▶ **GOAL OF THE EXERCISE**
Repeat the listing in full, exactly as it stands.
--------------------
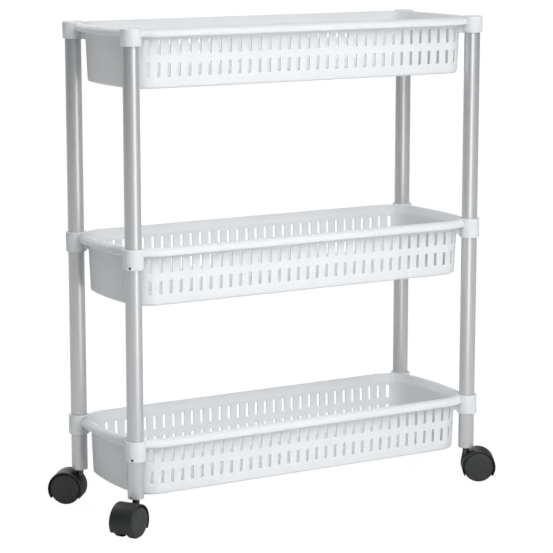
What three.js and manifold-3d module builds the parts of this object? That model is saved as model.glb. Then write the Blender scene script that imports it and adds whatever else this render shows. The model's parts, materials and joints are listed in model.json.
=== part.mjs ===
// Slim three-tier rolling cart: three moulded baskets on four tube posts with twin-wheel casters.
// Millimetres, +Z up. The origin is on the floor under the middle of the frame,
// +X runs along the long side and +Y points to the back.
import * as THREE from 'three';
import { mergeVertices } from 'three/addons/utils/BufferGeometryUtils.js';
import Module from 'manifold-3d';

const wasm = await Module();
wasm.setup();

// ---- Driving dimensions -------------------------------------------------------------------

const GAP = 0.3;                     // air left between pieces that fit together

const CART_HEIGHT = 609;
const POST_SPACING_X = 486;
const POST_SPACING_Y = 157.5;
const BASKET_TOPS = { bottom: 115.6, middle: 349, top: CART_HEIGHT };

const TUBE_RADIUS = 10;
const TUBE_WALL = 1;
const TUBE_FOOT = 44.5;              // height of the tube's lower end above the floor

// Plan outline of a basket's rim. Every other outline is this one moved inwards.
const RIM_HALF_LENGTH = 254.8;       // to the middle of the bowed ends
const RIM_HALF_WIDTH = 90.8;
const RIM_CORNER_RADIUS = 45;
const RIM_END_RADIUS = 340;          // the short ends bow out gently

const BASKET_HEIGHT = 72.5;
const WALL = 1.8;
const WALL_INSET_TOP = 12;           // outer wall face, inwards from the rim's outline
const WALL_INSET_BOTTOM = 15;        // the walls lean in towards the floor
const FLOOR_EDGE_ROUND = 3.5;
const RIM_DROP = 10.4;               // lower edge of the rolled rim, below the collar's top
const RIM_CREST_DROP = 0.9;
const RIM_ROUND = 5.5;
const RIM_SKIN = 1.8;
const RIM_ROOF = 3;                  // thickness of the rim above its open channel
const RIM_FLARE_INSET = 8.5;         // inner edge of the crest
const FLARE_LOW = -9.4;              // where the wall starts to flare out to the rim
const FLARE_HIGH = 0.5;

const SLOT_COUNT = 33;
const SLOT_PITCH = 13.7;
const SLOT_WIDTH = 4;
const SLOT_ROWS = [                  // below the collar's top
  { top: 15, bottom: 32.6 },
  { top: 42, bottom: 59 },
];
const FLOOR_SLOT_ROWS = 9;
const FLOOR_SLOT_ROW_PITCH = 14.4;
const FLOOR_SLOTS_PER_ROW = 3;
const FLOOR_SLOT_PITCH = 144;
const FLOOR_SLOT_LENGTH = 130;
const FLOOR_SLOT_WIDTH = 4.2;

const COLLAR_RADIUS = 12.75;
const COLLAR_HEIGHT = 24.5;
const CAP_HEIGHT = 20.6;
const CAP_ROOF = 3;
const WEB_WIDTH = 11;
const WEB_DROP = 21.5;               // lower edge of the web, below the collar's top
const WEB_REACH = 20;
const WEB_TURN = THREE.MathUtils.degToRad(42);

const SCREW_RADIUS = 1.5;
const SCREW_DROP = 21.6;             // screw axis below the collar's top
const SCREW_SOCKET_RADIUS = 0.8;
const SCREW_SOCKET_DEPTH = 1.4;

const WHEEL_RADIUS = 20;
const WHEEL_INNER_FACE = 5.4;        // from the caster's middle plane
const WHEEL_OUTER_FACE = 15;
const WHEEL_HUB_RADIUS = 6;
const WHEEL_TREAD = 3.4;             // thickness of the tread band
const WHEEL_DISC = 3;                // thickness of the outer disc away from the hub
const WHEEL_BEVEL = 1.6;
const AXLE_RADIUS = 2.5;
const AXLE_HALF_LENGTH = 12.2;
const TRAIL = 16.4;                  // axle behind the swivel axis
const HOOD_RADIUS = 22;
const HOOD_SKIN = 1.2;
const HOOD_HALF_WIDTH = 15.5;
const HOOD_SKIRT_DROP = 10.6;        // lower edge of the hood, below the axle
const HOOD_WEB_HALF_WIDTH = 4.6;
const HOOD_BOSS_RADIUS = 7.6;        // the neck that holds the stem
const HOOD_BOSS_TOP = 36;
const STEM_RADIUS = 4.4;
const STEM_BOTTOM = 25.5;
const STEM_TOP = 74;
const STEM_TIP = 2;                  // bevel at the stem's upper end
const SOCKET_BORE = 5.2;
const SOCKET_LENGTH = 34;
const SOCKET_ROOF = 2;
const SOCKET_SETBACK = 0.5;          // the socket ends just inside the tube
const RING_HEIGHT = 68;              // grip ring on the stem, above the floor
const RING_HALF_HEIGHT = 1.2;
const RING_DEPTH = 0.9;
const RING_GROOVE = 0.9;
const RING_OPENING = 0.5;            // half of the ring's opening, in radians

// Which way each caster trails when the cart stands still, in degrees from +X.
const CORNERS = [
  { name: 'front_left', x: -1, y: -1, trail: -148 },
  { name: 'front_right', x: 1, y: -1, trail: -31 },
  { name: 'back_left', x: -1, y: 1, trail: 140 },
  { name: 'back_right', x: 1, y: 1, trail: 32 },
];

const WHITE_PLASTIC = { color: 0xf2f3f4, roughness: 0.42, metalness: 0 };
const SILVER_TUBE = { color: 0xb9babd, roughness: 0.34, metalness: 0.85 };
const BLACK_PLASTIC = { color: 0x2c2e2e, roughness: 0.5, metalness: 0 };
const WHEEL_PLASTIC = { color: 0x38393a, roughness: 0.46, metalness: 0 };
const DARK_STEEL = { color: 0x3c3d40, roughness: 0.4, metalness: 0.9 };
const BRIGHT_STEEL = { color: 0xa7a9ac, roughness: 0.3, metalness: 0.95 };

const TUBE_SIDES = 16;
const COLLAR_SIDES = 16;
const WHEEL_SIDES = 18;
const HOOD_SIDES = 22;
const STEM_SIDES = 10;
const AXLE_SIDES = 10;
const SCREW_SIDES = 8;
const SCREW_SOCKET_SIDES = 6;
const RING_STEPS = 4;
const OUTLINE_STEPS = 2;             // each arc of an outline gets twice as many chords

// ---- Solids ------------------------------------------------------------------------------

function solidOf(geometry) {
  const bare = geometry.clone();
  bare.deleteAttribute('normal');
  bare.deleteAttribute('uv');
  const merged = mergeVertices(bare, 1e-4);
  return new wasm.Manifold(new wasm.Mesh({
    numProp: 3,
    vertProperties: new Float32Array(merged.attributes.position.array),
    triVerts: new Uint32Array(merged.index.array),
  }));
}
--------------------
▶ **FINISHED EXERCISE**
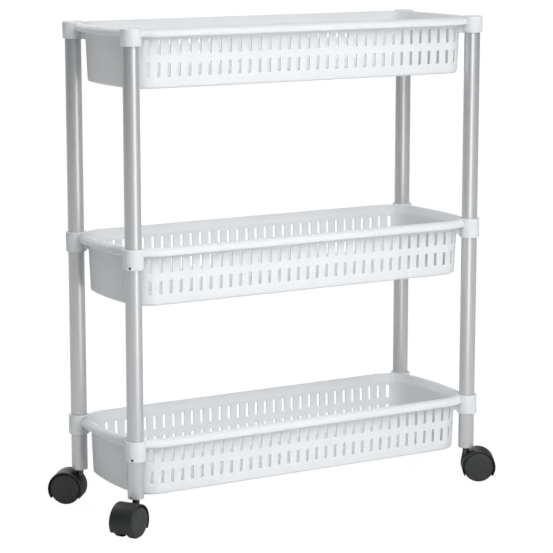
What three.js and manifold-3d module builds the parts of this object? That model is saved as model.glb. Then write the Blender scene script that imports it and adds whatever else this render shows. The model's parts, materials and joints are listed in model.json.
=== part.mjs ===
// Slim three-tier rolling cart: three moulded baskets on four tube posts with twin-wheel casters.
// Millimetres, +Z up. The origin is on the floor under the middle of the frame,
// +X runs along the long side and +Y points to the back.
import * as THREE from 'three';
import { mergeVertices } from 'three/addons/utils/BufferGeometryUtils.js';
import Module from 'manifold-3d';

const wasm = await Module();
wasm.setup();

// ---- Driving dimensions -------------------------------------------------------------------

const GAP = 0.3;                     // air left between pieces that fit together

const CART_HEIGHT = 609;
const POST_SPACING_X = 486;
const POST_SPACING_Y = 157.5;
const BASKET_TOPS = { bottom: 115.6, middle: 349, top: CART_HEIGHT };

const TUBE_RADIUS = 10;
const TUBE_WALL = 1;
const TUBE_FOOT = 44.5;              // height of the tube's lower end above the floor

// Plan outline of a basket's rim. Every other outline is this one moved inwards.
const RIM_HALF_LENGTH = 254.8;       // to the middle of the bowed ends
const RIM_HALF_WIDTH = 90.8;
const RIM_CORNER_RADIUS = 45;
const RIM_END_RADIUS = 340;          // the short ends bow out gently

const BASKET_HEIGHT = 72.5;
const WALL = 1.8;
const WALL_INSET_TOP = 12;           // outer wall face, inwards from the rim's outline
const WALL_INSET_BOTTOM = 15;        // the walls lean in towards the floor
const FLOOR_EDGE_ROUND = 3.5;
const RIM_DROP = 10.4;               // lower edge of the rolled rim, below the collar's top
const RIM_CREST_DROP = 0.9;
const RIM_ROUND = 5.5;
const RIM_SKIN = 1.8;
const RIM_ROOF = 3;                  // thickness of the rim above its open channel
const RIM_FLARE_INSET = 8.5;         // inner edge of the crest
const FLARE_LOW = -9.4;              // where the wall starts to flare out to the rim
const FLARE_HIGH = 0.5;

const SLOT_COUNT = 33;
const SLOT_PITCH = 13.7;
const SLOT_WIDTH = 4;
const SLOT_ROWS = [                  // below the collar's top
  { top: 15, bottom: 32.6 },
  { top: 42, bottom: 59 },
];
const FLOOR_SLOT_ROWS = 9;
const FLOOR_SLOT_ROW_PITCH = 14.4;
const FLOOR_SLOTS_PER_ROW = 3;
const FLOOR_SLOT_PITCH = 144;
const FLOOR_SLOT_LENGTH = 130;
const FLOOR_SLOT_WIDTH = 4.2;

const COLLAR_RADIUS = 12.75;
const COLLAR_HEIGHT = 24.5;
const CAP_HEIGHT = 20.6;
const CAP_ROOF = 3;
const WEB_WIDTH = 11;
const WEB_DROP = 21.5;               // lower edge of the web, below the collar's top
const WEB_REACH = 20;
const WEB_TURN = THREE.MathUtils.degToRad(42);

const SCREW_RADIUS = 1.5;
const SCREW_DROP = 21.6;             // screw axis below the collar's top
const SCREW_SOCKET_RADIUS = 0.8;
const SCREW_SOCKET_DEPTH = 1.4;

const WHEEL_RADIUS = 20;
const WHEEL_INNER_FACE = 5.4;        // from the caster's middle plane
const WHEEL_OUTER_FACE = 15;
const WHEEL_HUB_RADIUS = 6;
const WHEEL_TREAD = 3.4;             // thickness of the tread band
const WHEEL_DISC = 3;                // thickness of the outer disc away from the hub
const WHEEL_BEVEL = 1.6;
const AXLE_RADIUS = 2.5;
const AXLE_HALF_LENGTH = 12.2;
const TRAIL = 16.4;                  // axle behind the swivel axis
const HOOD_RADIUS = 22;
const HOOD_SKIN = 1.2;
const HOOD_HALF_WIDTH = 15.5;
const HOOD_SKIRT_DROP = 10.6;        // lower edge of the hood, below the axle
const HOOD_WEB_HALF_WIDTH = 4.6;
const HOOD_BOSS_RADIUS = 7.6;        // the neck that holds the stem
const HOOD_BOSS_TOP = 36;
const STEM_RADIUS = 4.4;
const STEM_BOTTOM = 25.5;
const STEM_TOP = 74;
const STEM_TIP = 2;                  // bevel at the stem's upper end
const SOCKET_BORE = 5.2;
const SOCKET_LENGTH = 34;
const SOCKET_ROOF = 2;
const SOCKET_SETBACK = 0.5;          // the socket ends just inside the tube
const RING_HEIGHT = 68;              // grip ring on the stem, above the floor
const RING_HALF_HEIGHT = 1.2;
const RING_DEPTH = 0.9;
const RING_GROOVE = 0.9;
const RING_OPENING = 0.5;            // half of the ring's opening, in radians

// Which way each caster trails when the cart stands still, in degrees from +X.
const CORNERS = [
  { name: 'front_left', x: -1, y: -1, trail: -148 },
  { name: 'front_right', x: 1, y: -1, trail: -31 },
  { name: 'back_left', x: -1, y: 1, trail: 140 },
  { name: 'back_right', x: 1, y: 1, trail: 32 },
];

const WHITE_PLASTIC = { color: 0xf2f3f4, roughness: 0.42, metalness: 0 };
const SILVER_TUBE = { color: 0xb9babd, roughness: 0.34, metalness: 0.85 };
const BLACK_PLASTIC = { color: 0x2c2e2e, roughness: 0.5, metalness: 0 };
const WHEEL_PLASTIC = { color: 0x38393a, roughness: 0.46, metalness: 0 };
const DARK_STEEL = { color: 0x3c3d40, roughness: 0.4, metalness: 0.9 };
const BRIGHT_STEEL = { color: 0xa7a9ac, roughness: 0.3, metalness: 0.95 };

const TUBE_SIDES = 16;
const COLLAR_SIDES = 16;
const WHEEL_SIDES = 18;
const HOOD_SIDES = 22;
const STEM_SIDES = 10;
const AXLE_SIDES = 10;
const SCREW_SIDES = 8;
const SCREW_SOCKET_SIDES = 6;
const RING_STEPS = 4;
const OUTLINE_STEPS = 2;             // each arc of an outline gets twice as many chords

// ---- Solids ------------------------------------------------------------------------------

function solidOf(geometry) {
  const bare = geometry.clone();
  bare.deleteAttribute('normal');
  bare.deleteAttribute('uv');
  const merged = mergeVertices(bare, 1e-4);
  return new wasm.Manifold(new wasm.Mesh({
    numProp: 3,
    vertProperties: new Float32Array(merged.attributes.position.array),
    triVerts: new Uint32Array(merged.index.array),
  }));
}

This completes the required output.